## Start LISTING

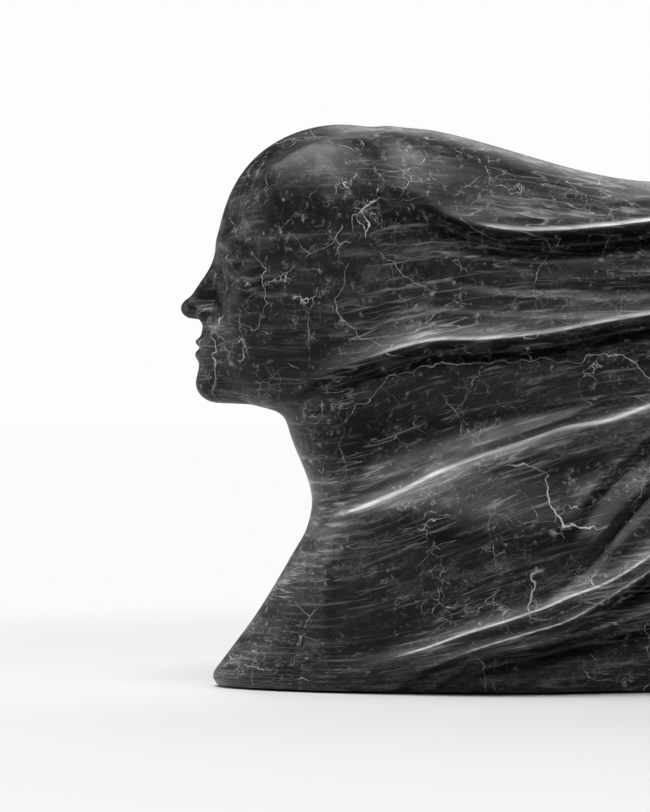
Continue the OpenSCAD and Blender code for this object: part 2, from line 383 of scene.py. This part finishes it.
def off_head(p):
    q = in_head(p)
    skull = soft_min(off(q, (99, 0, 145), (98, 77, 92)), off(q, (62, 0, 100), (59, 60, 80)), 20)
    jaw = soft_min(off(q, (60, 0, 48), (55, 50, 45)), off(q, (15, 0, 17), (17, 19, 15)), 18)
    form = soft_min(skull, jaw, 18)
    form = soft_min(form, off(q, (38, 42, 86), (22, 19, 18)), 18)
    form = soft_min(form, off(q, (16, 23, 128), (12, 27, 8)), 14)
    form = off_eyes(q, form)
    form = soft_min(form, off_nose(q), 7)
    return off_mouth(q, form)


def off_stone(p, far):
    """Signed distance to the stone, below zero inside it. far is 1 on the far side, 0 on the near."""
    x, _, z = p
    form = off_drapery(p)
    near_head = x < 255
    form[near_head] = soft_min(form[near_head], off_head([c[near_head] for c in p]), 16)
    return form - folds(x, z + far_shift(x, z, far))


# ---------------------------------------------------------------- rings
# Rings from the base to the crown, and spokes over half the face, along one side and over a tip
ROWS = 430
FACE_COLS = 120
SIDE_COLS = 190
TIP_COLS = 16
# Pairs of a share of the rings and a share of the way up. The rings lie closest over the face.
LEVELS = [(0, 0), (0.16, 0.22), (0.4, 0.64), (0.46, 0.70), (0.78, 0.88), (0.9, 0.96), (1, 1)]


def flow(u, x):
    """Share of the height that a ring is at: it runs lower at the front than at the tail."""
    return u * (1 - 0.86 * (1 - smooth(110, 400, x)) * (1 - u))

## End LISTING
## Start LISTING

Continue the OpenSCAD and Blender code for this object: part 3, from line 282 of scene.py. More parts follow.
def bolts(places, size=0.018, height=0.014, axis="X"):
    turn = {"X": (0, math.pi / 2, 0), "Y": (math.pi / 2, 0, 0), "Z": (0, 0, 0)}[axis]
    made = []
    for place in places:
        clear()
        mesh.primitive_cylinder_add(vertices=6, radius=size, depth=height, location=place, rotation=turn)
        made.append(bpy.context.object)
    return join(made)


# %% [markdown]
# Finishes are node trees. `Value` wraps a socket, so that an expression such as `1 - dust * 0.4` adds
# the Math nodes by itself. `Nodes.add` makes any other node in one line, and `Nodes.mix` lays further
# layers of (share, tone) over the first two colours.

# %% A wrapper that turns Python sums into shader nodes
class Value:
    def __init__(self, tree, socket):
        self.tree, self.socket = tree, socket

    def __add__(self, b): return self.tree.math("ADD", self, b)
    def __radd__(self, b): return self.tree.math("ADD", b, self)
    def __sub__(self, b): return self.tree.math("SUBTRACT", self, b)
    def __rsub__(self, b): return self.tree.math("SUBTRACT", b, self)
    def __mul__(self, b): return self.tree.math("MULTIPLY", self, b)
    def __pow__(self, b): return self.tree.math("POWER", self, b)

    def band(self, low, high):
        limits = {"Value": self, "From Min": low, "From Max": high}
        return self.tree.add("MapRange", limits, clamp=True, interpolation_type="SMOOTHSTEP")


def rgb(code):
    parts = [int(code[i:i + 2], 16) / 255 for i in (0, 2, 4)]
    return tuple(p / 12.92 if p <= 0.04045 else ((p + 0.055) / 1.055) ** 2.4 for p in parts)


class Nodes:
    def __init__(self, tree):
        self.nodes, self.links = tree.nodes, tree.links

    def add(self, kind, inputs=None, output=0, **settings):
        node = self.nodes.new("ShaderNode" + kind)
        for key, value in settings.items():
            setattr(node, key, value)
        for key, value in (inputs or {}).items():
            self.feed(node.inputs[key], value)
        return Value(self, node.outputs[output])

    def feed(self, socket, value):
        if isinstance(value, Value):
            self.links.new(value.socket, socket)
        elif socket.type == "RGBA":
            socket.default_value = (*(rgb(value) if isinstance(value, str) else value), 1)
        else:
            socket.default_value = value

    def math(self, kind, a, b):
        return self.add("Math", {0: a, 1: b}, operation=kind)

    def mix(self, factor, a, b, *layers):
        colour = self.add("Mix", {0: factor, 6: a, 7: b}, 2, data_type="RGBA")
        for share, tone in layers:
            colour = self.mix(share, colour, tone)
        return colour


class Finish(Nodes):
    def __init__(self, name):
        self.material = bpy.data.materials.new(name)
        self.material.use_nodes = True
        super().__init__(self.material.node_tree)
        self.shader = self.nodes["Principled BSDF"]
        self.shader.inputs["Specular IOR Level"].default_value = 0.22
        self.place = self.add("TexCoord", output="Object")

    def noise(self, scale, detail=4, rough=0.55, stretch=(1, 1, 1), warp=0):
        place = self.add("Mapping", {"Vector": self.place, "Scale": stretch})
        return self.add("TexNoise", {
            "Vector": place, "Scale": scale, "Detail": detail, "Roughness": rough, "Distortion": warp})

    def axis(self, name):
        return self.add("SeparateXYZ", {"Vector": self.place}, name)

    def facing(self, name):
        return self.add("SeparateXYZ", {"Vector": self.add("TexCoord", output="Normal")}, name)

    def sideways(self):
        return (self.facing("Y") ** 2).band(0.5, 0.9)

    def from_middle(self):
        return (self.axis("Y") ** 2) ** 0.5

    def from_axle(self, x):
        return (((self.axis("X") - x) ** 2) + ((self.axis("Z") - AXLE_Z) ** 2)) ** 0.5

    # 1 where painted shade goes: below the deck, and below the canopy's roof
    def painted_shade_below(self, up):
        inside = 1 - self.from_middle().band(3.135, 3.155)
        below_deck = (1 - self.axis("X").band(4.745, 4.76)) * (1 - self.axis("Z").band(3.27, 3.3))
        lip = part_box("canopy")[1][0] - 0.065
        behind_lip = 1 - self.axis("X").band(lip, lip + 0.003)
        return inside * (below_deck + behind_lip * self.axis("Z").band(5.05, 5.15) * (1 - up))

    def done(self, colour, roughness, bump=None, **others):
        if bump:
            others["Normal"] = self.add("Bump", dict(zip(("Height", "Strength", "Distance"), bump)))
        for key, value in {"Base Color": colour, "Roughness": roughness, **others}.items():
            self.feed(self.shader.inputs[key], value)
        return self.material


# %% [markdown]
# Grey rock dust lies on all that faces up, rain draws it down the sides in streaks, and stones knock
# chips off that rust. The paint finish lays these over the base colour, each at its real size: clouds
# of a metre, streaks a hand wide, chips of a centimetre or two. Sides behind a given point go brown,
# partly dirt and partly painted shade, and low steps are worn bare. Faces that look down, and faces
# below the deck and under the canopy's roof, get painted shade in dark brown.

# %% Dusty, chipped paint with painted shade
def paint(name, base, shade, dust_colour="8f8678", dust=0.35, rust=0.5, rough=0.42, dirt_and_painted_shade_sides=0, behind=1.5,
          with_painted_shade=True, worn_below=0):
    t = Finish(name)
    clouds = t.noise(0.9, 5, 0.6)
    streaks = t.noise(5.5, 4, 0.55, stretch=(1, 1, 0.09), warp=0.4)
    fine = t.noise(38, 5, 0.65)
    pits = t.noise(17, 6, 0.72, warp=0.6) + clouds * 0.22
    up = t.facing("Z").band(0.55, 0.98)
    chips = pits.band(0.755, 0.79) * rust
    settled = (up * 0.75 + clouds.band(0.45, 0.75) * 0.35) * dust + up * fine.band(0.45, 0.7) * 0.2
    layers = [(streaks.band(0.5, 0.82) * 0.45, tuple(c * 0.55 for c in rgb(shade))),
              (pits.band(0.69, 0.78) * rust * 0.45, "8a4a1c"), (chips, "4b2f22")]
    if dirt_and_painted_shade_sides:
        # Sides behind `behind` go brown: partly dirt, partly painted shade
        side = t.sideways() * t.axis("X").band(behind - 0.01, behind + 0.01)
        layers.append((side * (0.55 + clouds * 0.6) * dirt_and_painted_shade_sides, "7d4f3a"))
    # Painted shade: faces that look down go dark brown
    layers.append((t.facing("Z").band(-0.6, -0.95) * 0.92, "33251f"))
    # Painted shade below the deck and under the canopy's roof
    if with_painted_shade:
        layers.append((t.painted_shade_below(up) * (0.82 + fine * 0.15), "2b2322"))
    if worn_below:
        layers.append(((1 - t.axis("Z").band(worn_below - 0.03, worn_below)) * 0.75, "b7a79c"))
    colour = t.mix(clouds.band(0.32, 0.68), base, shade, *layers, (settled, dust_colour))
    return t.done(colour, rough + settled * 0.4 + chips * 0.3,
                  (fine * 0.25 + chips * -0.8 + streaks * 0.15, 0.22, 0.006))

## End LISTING
## Start LISTING

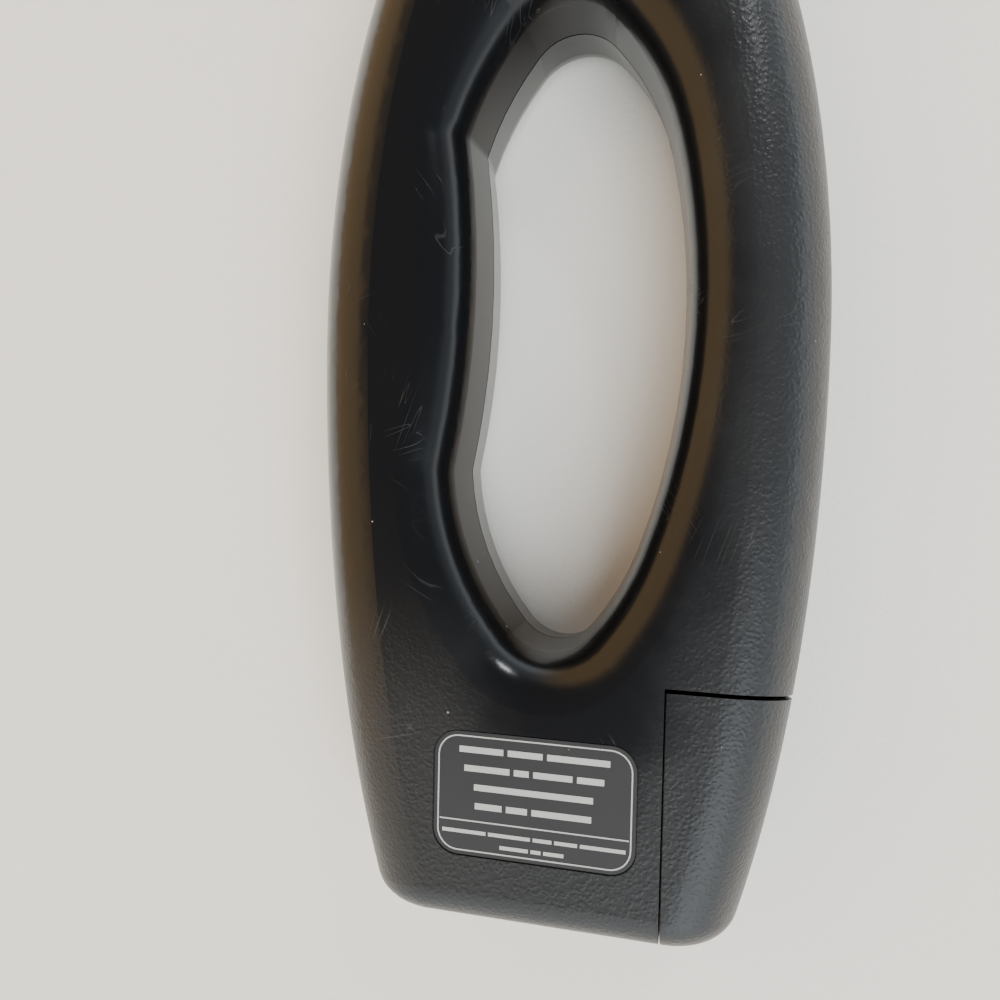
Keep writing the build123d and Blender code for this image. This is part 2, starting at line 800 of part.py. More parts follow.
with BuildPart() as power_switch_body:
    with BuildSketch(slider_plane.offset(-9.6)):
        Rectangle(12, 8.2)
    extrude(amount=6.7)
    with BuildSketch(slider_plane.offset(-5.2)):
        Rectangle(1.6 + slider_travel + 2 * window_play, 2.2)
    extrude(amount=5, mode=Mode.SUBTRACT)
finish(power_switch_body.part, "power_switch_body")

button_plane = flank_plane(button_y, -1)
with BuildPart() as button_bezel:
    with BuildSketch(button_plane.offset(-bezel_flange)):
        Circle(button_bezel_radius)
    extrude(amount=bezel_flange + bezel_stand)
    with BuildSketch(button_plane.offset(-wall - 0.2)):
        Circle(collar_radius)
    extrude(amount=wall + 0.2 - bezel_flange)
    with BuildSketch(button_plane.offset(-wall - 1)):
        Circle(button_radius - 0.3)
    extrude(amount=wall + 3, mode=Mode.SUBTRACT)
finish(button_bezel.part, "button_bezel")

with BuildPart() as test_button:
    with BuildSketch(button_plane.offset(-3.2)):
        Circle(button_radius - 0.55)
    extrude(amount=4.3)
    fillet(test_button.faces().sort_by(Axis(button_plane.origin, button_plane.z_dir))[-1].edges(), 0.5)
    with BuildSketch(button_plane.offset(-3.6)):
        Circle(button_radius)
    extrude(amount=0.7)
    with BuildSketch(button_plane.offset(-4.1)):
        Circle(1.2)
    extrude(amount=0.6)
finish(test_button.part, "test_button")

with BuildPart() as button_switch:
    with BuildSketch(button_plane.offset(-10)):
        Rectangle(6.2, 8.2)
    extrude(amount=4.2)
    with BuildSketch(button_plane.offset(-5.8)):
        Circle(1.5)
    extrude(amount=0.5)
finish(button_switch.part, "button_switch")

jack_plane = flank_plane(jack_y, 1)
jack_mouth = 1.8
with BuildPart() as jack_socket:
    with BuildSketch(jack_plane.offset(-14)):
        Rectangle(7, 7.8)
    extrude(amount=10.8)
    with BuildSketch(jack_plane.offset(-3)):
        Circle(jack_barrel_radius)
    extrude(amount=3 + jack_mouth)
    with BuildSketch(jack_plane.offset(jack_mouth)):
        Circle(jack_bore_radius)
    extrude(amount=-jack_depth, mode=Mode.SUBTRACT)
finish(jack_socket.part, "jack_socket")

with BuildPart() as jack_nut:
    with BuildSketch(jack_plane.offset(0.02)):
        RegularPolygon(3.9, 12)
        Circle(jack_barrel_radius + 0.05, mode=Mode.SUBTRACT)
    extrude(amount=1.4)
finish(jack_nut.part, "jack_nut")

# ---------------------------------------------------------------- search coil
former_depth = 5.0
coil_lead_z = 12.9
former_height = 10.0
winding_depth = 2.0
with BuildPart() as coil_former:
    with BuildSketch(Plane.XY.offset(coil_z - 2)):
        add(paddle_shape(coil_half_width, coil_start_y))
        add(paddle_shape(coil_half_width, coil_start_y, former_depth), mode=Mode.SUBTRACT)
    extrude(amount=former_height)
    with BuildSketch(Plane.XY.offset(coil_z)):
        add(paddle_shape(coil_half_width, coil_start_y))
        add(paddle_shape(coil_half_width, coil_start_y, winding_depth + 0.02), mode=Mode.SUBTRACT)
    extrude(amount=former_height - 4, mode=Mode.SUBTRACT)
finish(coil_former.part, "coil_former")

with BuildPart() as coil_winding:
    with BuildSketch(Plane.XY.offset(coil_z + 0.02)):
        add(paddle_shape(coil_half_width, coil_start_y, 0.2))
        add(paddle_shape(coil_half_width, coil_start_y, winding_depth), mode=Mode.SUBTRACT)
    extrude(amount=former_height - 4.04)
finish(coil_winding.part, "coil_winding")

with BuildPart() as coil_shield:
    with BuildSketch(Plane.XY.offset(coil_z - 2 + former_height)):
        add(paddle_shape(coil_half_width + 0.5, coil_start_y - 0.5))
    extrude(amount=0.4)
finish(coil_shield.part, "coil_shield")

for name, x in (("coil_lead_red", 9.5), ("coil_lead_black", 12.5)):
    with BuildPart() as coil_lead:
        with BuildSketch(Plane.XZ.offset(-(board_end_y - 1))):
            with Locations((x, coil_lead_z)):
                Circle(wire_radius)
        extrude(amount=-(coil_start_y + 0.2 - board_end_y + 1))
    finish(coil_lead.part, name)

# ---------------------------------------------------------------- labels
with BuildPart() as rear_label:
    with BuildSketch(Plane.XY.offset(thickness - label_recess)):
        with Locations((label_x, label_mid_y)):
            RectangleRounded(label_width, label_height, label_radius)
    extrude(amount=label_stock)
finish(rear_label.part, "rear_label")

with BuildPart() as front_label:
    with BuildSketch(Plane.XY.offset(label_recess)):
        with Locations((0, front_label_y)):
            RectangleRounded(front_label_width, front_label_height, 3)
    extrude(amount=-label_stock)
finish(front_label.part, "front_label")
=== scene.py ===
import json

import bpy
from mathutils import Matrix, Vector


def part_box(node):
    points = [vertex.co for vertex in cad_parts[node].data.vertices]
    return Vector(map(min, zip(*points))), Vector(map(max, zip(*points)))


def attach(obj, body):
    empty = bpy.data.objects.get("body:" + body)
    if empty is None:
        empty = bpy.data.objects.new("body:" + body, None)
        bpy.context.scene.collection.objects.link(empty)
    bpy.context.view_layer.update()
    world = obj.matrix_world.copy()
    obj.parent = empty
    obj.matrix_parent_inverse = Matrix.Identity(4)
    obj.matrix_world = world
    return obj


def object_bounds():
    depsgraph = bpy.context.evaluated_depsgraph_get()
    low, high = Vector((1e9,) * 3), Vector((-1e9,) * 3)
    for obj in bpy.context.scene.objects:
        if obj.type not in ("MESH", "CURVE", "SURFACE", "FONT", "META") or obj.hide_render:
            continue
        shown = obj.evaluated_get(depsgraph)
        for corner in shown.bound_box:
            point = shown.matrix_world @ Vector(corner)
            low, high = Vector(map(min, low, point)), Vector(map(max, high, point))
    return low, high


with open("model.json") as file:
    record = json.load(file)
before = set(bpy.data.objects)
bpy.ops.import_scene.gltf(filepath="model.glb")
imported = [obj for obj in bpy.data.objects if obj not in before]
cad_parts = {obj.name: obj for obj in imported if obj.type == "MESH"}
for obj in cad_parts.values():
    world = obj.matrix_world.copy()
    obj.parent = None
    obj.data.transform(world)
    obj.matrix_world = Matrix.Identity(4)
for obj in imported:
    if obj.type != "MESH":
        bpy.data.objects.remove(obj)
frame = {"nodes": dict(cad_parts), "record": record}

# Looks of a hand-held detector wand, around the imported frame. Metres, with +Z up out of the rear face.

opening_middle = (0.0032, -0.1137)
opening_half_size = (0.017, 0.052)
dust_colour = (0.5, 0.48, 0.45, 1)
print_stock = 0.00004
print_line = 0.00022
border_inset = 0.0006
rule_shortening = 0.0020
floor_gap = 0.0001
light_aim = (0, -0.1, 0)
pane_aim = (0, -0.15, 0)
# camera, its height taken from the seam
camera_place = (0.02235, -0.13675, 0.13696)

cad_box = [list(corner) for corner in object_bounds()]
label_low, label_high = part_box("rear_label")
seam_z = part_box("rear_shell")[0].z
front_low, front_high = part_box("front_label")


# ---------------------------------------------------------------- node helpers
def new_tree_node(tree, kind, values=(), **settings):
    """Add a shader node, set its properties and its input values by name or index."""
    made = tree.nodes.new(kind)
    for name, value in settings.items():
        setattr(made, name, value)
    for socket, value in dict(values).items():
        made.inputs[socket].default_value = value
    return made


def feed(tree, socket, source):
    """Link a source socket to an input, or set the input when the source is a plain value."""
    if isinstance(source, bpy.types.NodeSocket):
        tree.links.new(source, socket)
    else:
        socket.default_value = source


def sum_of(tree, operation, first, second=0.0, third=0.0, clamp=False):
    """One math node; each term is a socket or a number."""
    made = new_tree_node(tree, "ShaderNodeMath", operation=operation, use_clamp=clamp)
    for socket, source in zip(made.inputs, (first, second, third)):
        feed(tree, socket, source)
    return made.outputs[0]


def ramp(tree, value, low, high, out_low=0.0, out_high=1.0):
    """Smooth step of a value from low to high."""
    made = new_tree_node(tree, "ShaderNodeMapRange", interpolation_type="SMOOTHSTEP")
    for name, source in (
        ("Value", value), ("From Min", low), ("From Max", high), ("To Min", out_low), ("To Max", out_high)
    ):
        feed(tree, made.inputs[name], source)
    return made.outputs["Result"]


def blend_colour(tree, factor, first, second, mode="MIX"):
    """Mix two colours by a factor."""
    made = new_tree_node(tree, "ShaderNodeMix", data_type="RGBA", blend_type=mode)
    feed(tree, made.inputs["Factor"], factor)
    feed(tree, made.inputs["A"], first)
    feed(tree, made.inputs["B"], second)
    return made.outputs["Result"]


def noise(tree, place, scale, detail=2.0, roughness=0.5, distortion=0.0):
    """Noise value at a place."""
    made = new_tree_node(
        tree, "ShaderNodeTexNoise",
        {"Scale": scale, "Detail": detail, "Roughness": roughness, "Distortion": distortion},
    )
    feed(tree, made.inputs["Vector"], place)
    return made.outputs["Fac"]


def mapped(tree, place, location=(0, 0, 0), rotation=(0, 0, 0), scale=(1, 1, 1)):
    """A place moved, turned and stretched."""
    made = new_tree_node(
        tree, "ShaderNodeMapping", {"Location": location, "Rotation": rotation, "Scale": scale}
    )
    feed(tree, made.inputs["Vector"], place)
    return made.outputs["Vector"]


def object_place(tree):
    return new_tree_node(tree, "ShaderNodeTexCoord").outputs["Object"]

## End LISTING

**GOAL:** Print exactly the lines above from the one with "part finishes it." to the one with "return off_mouth(q, form)", including both.

**OUTPUT OF THE TASK:**
Continue the OpenSCAD and Blender code for this object: part 2, from line 383 of scene.py. This part finishes it.
def off_head(p):
    q = in_head(p)
    skull = soft_min(off(q, (99, 0, 145), (98, 77, 92)), off(q, (62, 0, 100), (59, 60, 80)), 20)
    jaw = soft_min(off(q, (60, 0, 48), (55, 50, 45)), off(q, (15, 0, 17), (17, 19, 15)), 18)
    form = soft_min(skull, jaw, 18)
    form = soft_min(form, off(q, (38, 42, 86), (22, 19, 18)), 18)
    form = soft_min(form, off(q, (16, 23, 128), (12, 27, 8)), 14)
    form = off_eyes(q, form)
    form = soft_min(form, off_nose(q), 7)
    return off_mouth(q, form)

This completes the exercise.